Should I buy a dirt bike or an ATV?
While the very name of our website might make the answer to this question seem like a no-brainer, especially to our core audience, even we aren’t too blinded by lust to recognize the pros and cons when comparing a dirt bike to an ATV.
For starters, we have to admit that ATVs are far more versatile than dirt bikes. Sport utility ATVs make up the bulk of the market and for good reason. Many of these units live a double life, handling their fair share of work on farms, ranches, construction sites and pipe lines across the country. And when work time is over, sport utility ATVs make great mounts for sportsmen who take advantage of their generous cargo capacity and handy racks, which work great for hauling camping, fishing and hunting gear.
Geography may also be a factor when considering whether or to buy an ATV or a dirt bike. ATVs enjoy tremendous popularity in southern states where wet, marshy terrain can often impede the progress of your average dirt bike. With their balloon-like, low-pressure tires, ATVs can float over ground that might sink a dirt bike halfway to China. Many ATVs are also available with some form of all-wheel drive, and a lot of them also feature dual-range transmissions that allow them to crawl through some pretty gnarly stuff like a Sherman tank. On top of that, an ATV’s versatility can drastically extend the riding season in wet and snowy climates for the same reasons. While we know a lot of dirt bike riders in the Midwest who enjoy ice riding on frozen lakes, dirt bikes are pretty useless in the snow unless one is willing to invest in a snow bike conversion.
But, lest you think that we’ve just made the case that ATVs are the bomb when compared to dirt bikes, here’s where we think the tables turn in a dirt bike’s favor. For starters, having plenty experience with both, we know that dirt bikes are way more fun to ride than ATVs just about anywhere that terrain opens up and the traction is above marginal. If you can ride a section fast on an ATV, chances are good that you can ride it faster on a dirt bike, even in the woods, where a dirt bike might have a distinct advantage by being able to thread their way through the trees while an ATV might not.

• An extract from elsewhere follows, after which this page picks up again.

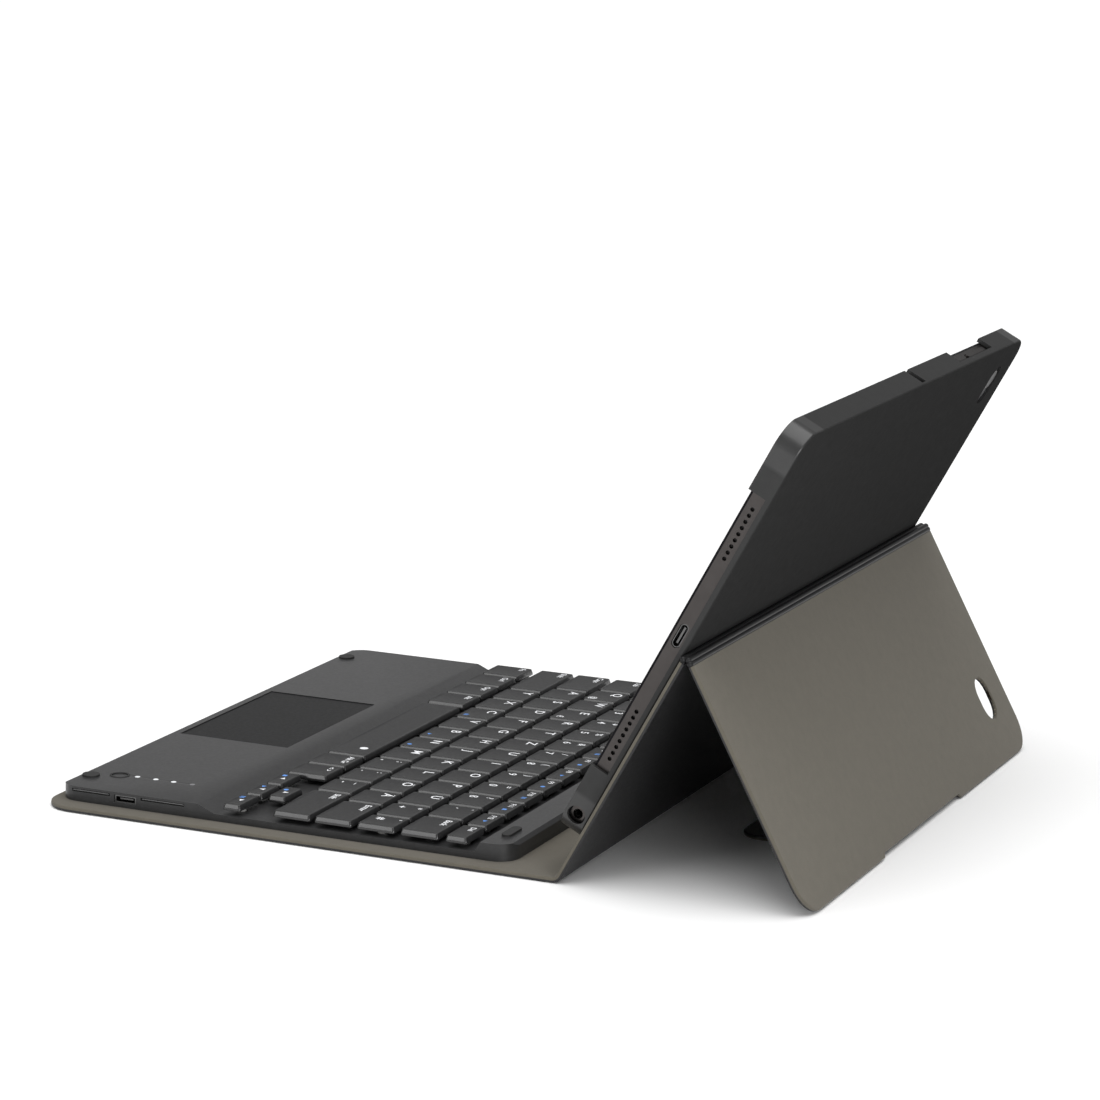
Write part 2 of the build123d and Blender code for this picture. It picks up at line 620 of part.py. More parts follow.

But, most importantly, there is an added skill factor that one gains when riding a dirt bike that the ATV rider is effectively cheated out of: balance. Riding a dirt bike is more of a three-dimensional experience than riding an ATV because the rider learns to take into account balance, throttle position and lean angle when learning to ride, and that makes dirt bike riders better-skilled riders. The perfect litmus test is to take an experienced dirt bike rider with limited ATV riding experience, and vice versa, and have them run the same section on both vehicles. Unless he is a complete spode, our money will be on the dirt bike rider to have the faster combined time every time.
That isn’t to say that ATV riders can’t ride. We know a few ATV riders who haul the mail around our local motocross tracks, and it’s fun to watch them display their riding skills, which go well beyond even the average dirt bike rider. But they are the exception rather than the rule.
So, we say that if you really want an ATV, or if you live in an area where it makes more sense to own one, or if all your riding buddies have one, then go for it. The same is true for dirt bikes. If you want to know more about ATVs, check out ATV.com.
But, no matter which way you go, take the time to learn how to ride your chosen off-road vehicle safely. Wear all the proper safety gear and be careful and courteous to others when out on the trail. Do that, and the odds are good that you’ll enjoy which ever vehicle you choose for a very long time.